-- Start SUPPLIED RECORDS --

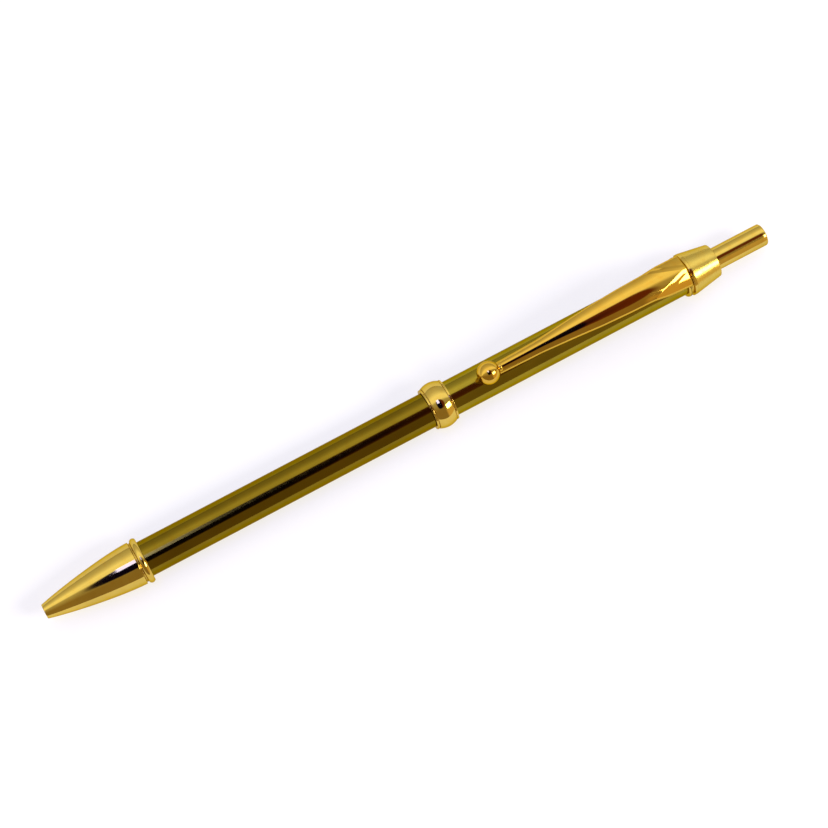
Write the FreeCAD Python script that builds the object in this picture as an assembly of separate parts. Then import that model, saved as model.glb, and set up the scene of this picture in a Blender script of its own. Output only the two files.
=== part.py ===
import FreeCAD, Part
import math
import os

from FreeCAD import Vector

# Retractable ballpoint pen, in millimetres. It lies along X with its writing end at -X, its button at +X
# and its clip on top. The pieces are drawn about the X axis, with X = 0 at the mouth of the nib, and
# export() then moves them so that the origin is under the pen's middle, on the surface that it lies on.

# Visible lengths along the pen, from the mouth of the nib to the button's end
NIB_OGIVE = 19.0
NIB_GROOVE = 0.4
NIB_FLANGE = 1.2
LOWER_TUBE = 59.7
BAND_SPACE = 4.6
UPPER_TUBE = 50.58
CLIP_RING_THICKNESS = 0.87
SPACER_THICKNESS = 0.36
CONE_LENGTH = 6.39
BUTTON_OUT = 11.3

# Barrel tubes, and how far what is seen around them stands out from the tubes' outside
TUBE_OUTER_R = 3.5
TUBE_WALL = 0.35
NIB_WIDE_STEP = 0.78
NIB_GROOVE_STEP = 0.45
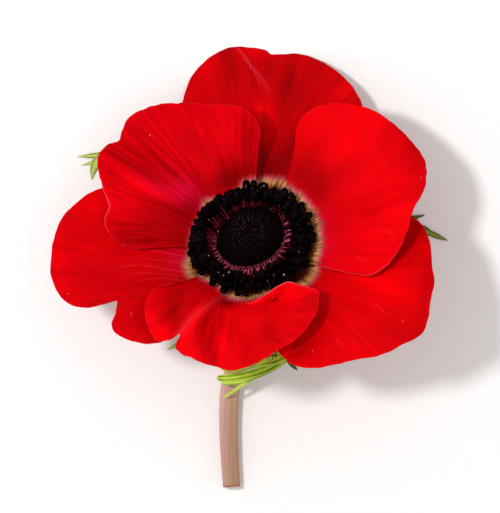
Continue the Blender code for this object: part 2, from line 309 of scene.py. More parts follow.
def blade_faces(rows: int, columns: int, turned: bool) -> list[list[int]]:
    """The faces of a closed thin blade.

    Args:
        rows: how many rows of points each of its two sides has.
        columns: how many points a row has.
        turned: whether the front side's faces have to be turned round.

    Returns:
        The faces over the front side's points and then the back side's.
    """
    index = np.arange(rows * columns).reshape(rows, columns)
    front = np.stack([index[:-1, :-1], index[:-1, 1:], index[1:, 1:], index[1:, :-1]], -1).reshape(-1, 4)
    back = front[:, ::-1] + rows * columns
    edge = np.concatenate([index[0, :-1], index[:-1, -1], index[-1, :0:-1], index[:0:-1, 0]])
    after = np.roll(edge, -1)
    wall = np.stack([after, edge, edge + rows * columns, after + rows * columns], -1)
    faces = np.concatenate([front, back, wall])
    return (faces[:, ::-1] if turned else faces).tolist()


def tube_faces(count: int, rings: int, sides: int) -> list[list[int]]:
    """The faces of tubes with closed ends.

    Args:
        count: how many tubes there are.
        rings: how many rings of points each has.
        sides: how many points a ring has.

    Returns:
        The faces over the points of all the tubes, in order.
    """
    index = np.arange(count * rings * sides).reshape(count, rings, sides)
    after = np.roll(index, -1, axis=2)
    quads = np.stack([index[:, :-1], after[:, :-1], after[:, 1:], index[:, 1:]], -1).reshape(-1, 4)
    return [*quads.tolist(), *index[:, 0, ::-1].tolist(), *index[:, -1].tolist()]


def tubes(lines: np.ndarray, radii: np.ndarray, hint: np.ndarray, section: np.ndarray) -> np.ndarray:
    """The points of tubes round middle lines.

    Args:
        lines: the middle lines' points, as (tube, point, 3).
        radii: the tube's radius at each of those points, as (tube, point).
        hint: a direction that a tube's section has its top towards, or one for each tube.
        section: how far the section reaches at each of its even turns, as a share of the radius.

    Returns:
        The points, as (tube, ring, turn, 3).
    """
    ways = unit(np.gradient(lines, axis=1))
    across = unit(np.cross(ways, np.broadcast_to(np.expand_dims(hint, -2), ways.shape)))
    tops = np.cross(ways, across)
    turns = 2 * math.pi * np.arange(len(section)) / len(section)
    reach = (radii[..., None] * section)[..., None]
    around = across[:, :, None] * np.cos(turns)[:, None] + tops[:, :, None] * np.sin(turns)[:, None]
    return lines[:, :, None] + around * reach


@dataclass
class Bloom:
    """The bloom's own frame. ring lists (azimuth, how much narrower than round the cream ring is there).

    Where the ring is narrower the dark base reaches further out, partly as the ring's own shape and partly as
    painted shade from the stamens.
    """

    centre: Place = (1.0, 4.8, 15.5)
    facing: Place = (-0.16, 0.50, 0.85)
    ring: tuple[tuple[float, float], ...] = (
        (0, 0.1), (50, 0.0), (85, 0.1), (98, 0.8), (106, 2.7), (118, 2.4), (127, 0.6), (134, 0.3), (144, 1.7),
        (165, 2.0), (182, 1.7), (192, 0.4), (212, 0.6), (228, 1.8), (241, 1.2), (249, 0.4), (262, 0.2),
        (285, 0.9), (300, 1.2), (318, 0.2), (345, 0.0),
    )
    axis: np.ndarray = field(init=False)
    right: np.ndarray = field(init=False)
    far: np.ndarray = field(init=False)

    def __post_init__(self) -> None:
        """Works out the frame's three directions."""
        self.axis = unit(np.array(self.facing))
        self.right = unit(np.array([1, 0, 0]) - self.axis * self.axis[0])
        self.far = np.cross(self.axis, self.right)

    def way(self, azimuth: float | np.ndarray) -> np.ndarray:
        """The directions straight out from the bloom's axis at some azimuths."""
        turn = np.radians(np.asarray(azimuth, float))[..., None]
        return self.right * np.cos(turn) + self.far * np.sin(turn)

    def place(
        self, azimuth: float | np.ndarray, radius: float | np.ndarray, height: float | np.ndarray
    ) -> np.ndarray:
        """Points at places in the bloom's frame.

        Args:
            azimuth: the turn round the bloom's axis, in degrees.
            radius: the distance from that axis.
            height: the height above the receptacle's top.

        Returns:
            The points in the flower's frame.
        """
        out = np.asarray(radius, float)[..., None]
        up = np.asarray(height, float)[..., None]
        return np.array(self.centre) + self.way(azimuth) * out + self.axis * up

    def ring_reach(self, points: np.ndarray) -> np.ndarray:
        """How far out points lie, moved so that the cream ring is as wide as it should be.

        Args:
            points: the points in the flower's frame.

        Returns:
            The distance of each from the bloom's axis, plus what the ring is narrower by there.
        """
        away = points - np.array(self.centre)
        azimuths = np.degrees(np.arctan2(away @ self.far, away @ self.right))
        places, shifts = zip(*self.ring)
        shift = np.interp(azimuths, places, shifts, period=360)
        return np.linalg.norm(away - (away @ self.axis)[..., None] * self.axis, axis=-1) + shift


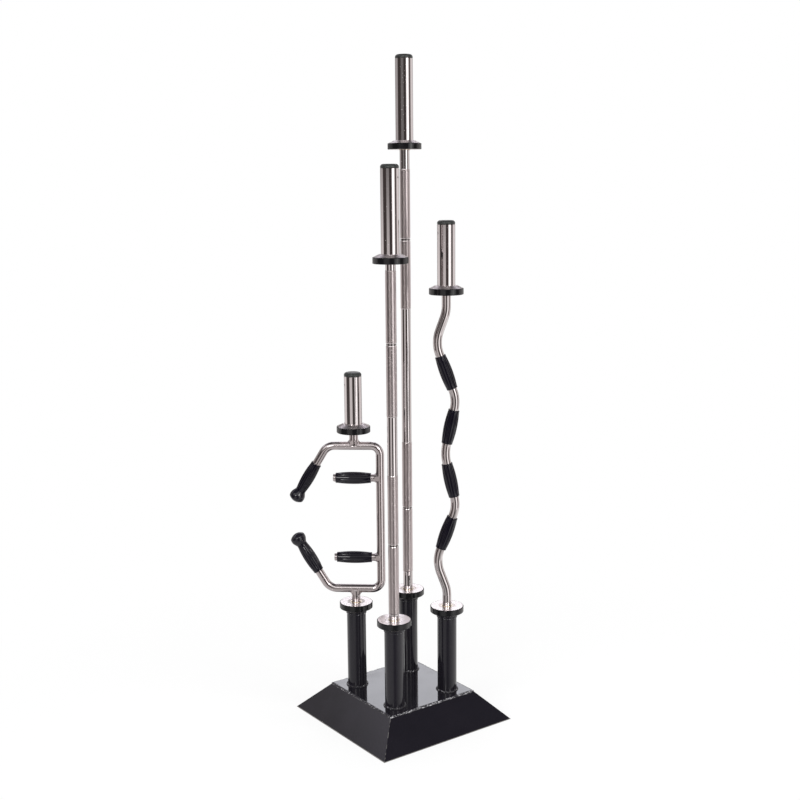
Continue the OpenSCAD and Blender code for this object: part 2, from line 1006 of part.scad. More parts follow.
curl_bar_upper_bushes();
multi_bar_frame();
multi_bar_spindles();
multi_bar_posts();
multi_bar_end_bolts();
multi_bar_short_grips();
multi_bar_long_grips();
multi_bar_end_knobs();
multi_bar_post_caps();
multi_bar_lower_sleeve();
multi_bar_lower_rim();
multi_bar_lower_cap();
multi_bar_lower_bushes();
multi_bar_upper_sleeve();
multi_bar_upper_rim();
multi_bar_upper_cap();
multi_bar_upper_bushes();
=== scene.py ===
"""Looks of the storage rack and of the four bars that stand in it.

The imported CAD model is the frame. This script gives every piece its finish, lays the
rippled weld beads, moulds the fluted grips and the knobs and sets the grub screws, then
sets up a plain studio round them. All lengths are in metres.
"""
import math

import bmesh
import bpy
import numpy as np
from mathutils import Matrix, Vector, noise


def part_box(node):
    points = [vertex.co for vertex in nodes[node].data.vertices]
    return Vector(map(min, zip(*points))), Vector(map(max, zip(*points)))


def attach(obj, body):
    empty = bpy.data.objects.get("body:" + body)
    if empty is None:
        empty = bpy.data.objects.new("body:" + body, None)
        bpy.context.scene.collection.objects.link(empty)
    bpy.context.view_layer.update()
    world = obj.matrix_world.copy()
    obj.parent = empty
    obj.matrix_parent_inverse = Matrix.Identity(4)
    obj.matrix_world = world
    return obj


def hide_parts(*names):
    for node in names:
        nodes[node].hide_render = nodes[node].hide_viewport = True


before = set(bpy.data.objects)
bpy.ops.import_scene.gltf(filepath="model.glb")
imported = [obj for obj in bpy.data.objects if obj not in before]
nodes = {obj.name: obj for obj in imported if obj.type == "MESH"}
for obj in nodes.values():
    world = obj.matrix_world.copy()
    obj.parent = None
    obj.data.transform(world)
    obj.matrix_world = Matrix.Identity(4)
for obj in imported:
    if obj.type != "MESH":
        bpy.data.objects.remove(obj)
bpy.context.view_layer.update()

MM = 0.001
BARS = ("long_bar", "short_bar", "curl_bar", "multi_bar")

# Sizes that the beads, grips, knobs and screws share with the CAD source
PLATE_TOP = 84 * MM
EDGE_BEAD_R = 3.5 * MM
EDGE_BEAD_OUT = 148.4 * MM
EDGE_BEAD_Z = 80 * MM
SEAT = 95 * MM
TUBE_R = 28 * MM
FLUTE_COUNT = 10
FLUTE_R = 4 * MM
FLUTE_DEPTH = 1.4 * MM
FLUTE_SHARE = 0.97
GRIP_RING = 5 * MM
KNOB_SEAT = 15 * MM
KNOB_NECK_R = 15 * MM
KNOB_R = 22 * MM
KNOB_CONE = 13.5 * MM
KNOB_LEN = 35.5 * MM
KNOB_DOME = 10.5 * MM
SCREW_DROP = 24 * MM
SLEEVE_R = 25 * MM
SCREW_SIDE = {"long_bar": 212, "short_bar": 296, "curl_bar": 166, "multi_bar": 165}
BAR_TURN = {"curl_bar": -35.5, "multi_bar": -39.5}
FRAME_R = 12 * MM
SPINDLE_R = 12.5 * MM
POST_R = 11 * MM
POST_GAP = 238 * MM
SPINE_X = 75 * MM
STRAIGHT_R = 14 * MM

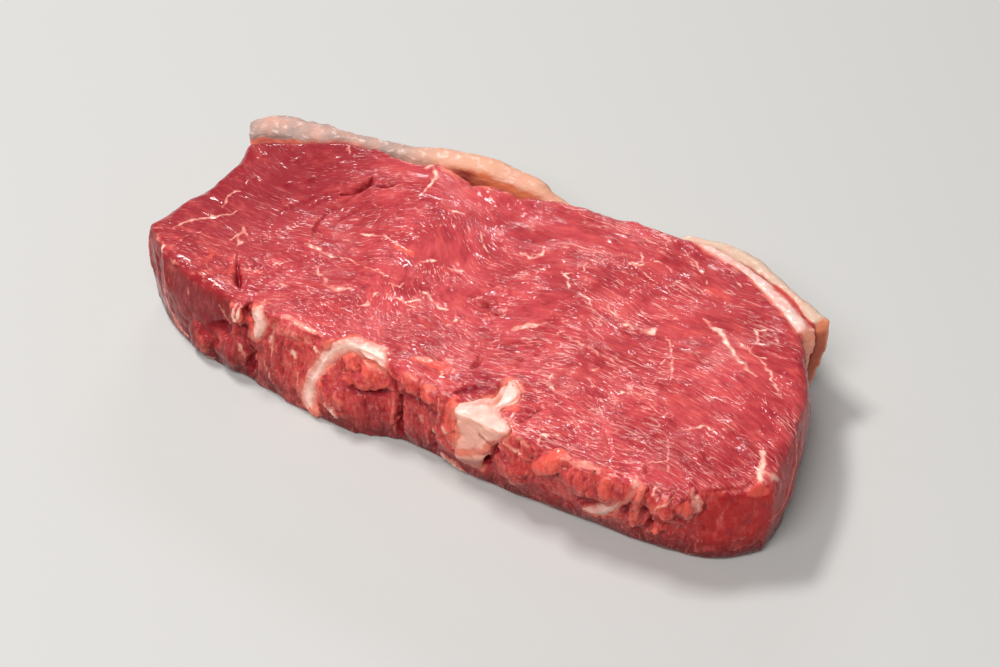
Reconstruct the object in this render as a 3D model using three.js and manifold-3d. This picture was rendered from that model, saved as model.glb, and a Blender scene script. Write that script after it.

-- End SUPPLIED RECORDS --

• [TO BE DONE]
Retype verbatim the lines that run from the line containing "multi_bar_long_grips();" to the line containing "bpy.data.objects.remove(obj)", both inclusive, and no others.

• [TASK RESPONSE]
multi_bar_long_grips();
multi_bar_end_knobs();
multi_bar_post_caps();
multi_bar_lower_sleeve();
multi_bar_lower_rim();
multi_bar_lower_cap();
multi_bar_lower_bushes();
multi_bar_upper_sleeve();
multi_bar_upper_rim();
multi_bar_upper_cap();
multi_bar_upper_bushes();
=== scene.py ===
"""Looks of the storage rack and of the four bars that stand in it.

The imported CAD model is the frame. This script gives every piece its finish, lays the
rippled weld beads, moulds the fluted grips and the knobs and sets the grub screws, then
sets up a plain studio round them. All lengths are in metres.
"""
import math

import bmesh
import bpy
import numpy as np
from mathutils import Matrix, Vector, noise


def part_box(node):
    points = [vertex.co for vertex in nodes[node].data.vertices]
    return Vector(map(min, zip(*points))), Vector(map(max, zip(*points)))


def attach(obj, body):
    empty = bpy.data.objects.get("body:" + body)
    if empty is None:
        empty = bpy.data.objects.new("body:" + body, None)
        bpy.context.scene.collection.objects.link(empty)
    bpy.context.view_layer.update()
    world = obj.matrix_world.copy()
    obj.parent = empty
    obj.matrix_parent_inverse = Matrix.Identity(4)
    obj.matrix_world = world
    return obj


def hide_parts(*names):
    for node in names:
        nodes[node].hide_render = nodes[node].hide_viewport = True


before = set(bpy.data.objects)
bpy.ops.import_scene.gltf(filepath="model.glb")
imported = [obj for obj in bpy.data.objects if obj not in before]
nodes = {obj.name: obj for obj in imported if obj.type == "MESH"}
for obj in nodes.values():
    world = obj.matrix_world.copy()
    obj.parent = None
    obj.data.transform(world)
    obj.matrix_world = Matrix.Identity(4)
for obj in imported:
    if obj.type != "MESH":
        bpy.data.objects.remove(obj)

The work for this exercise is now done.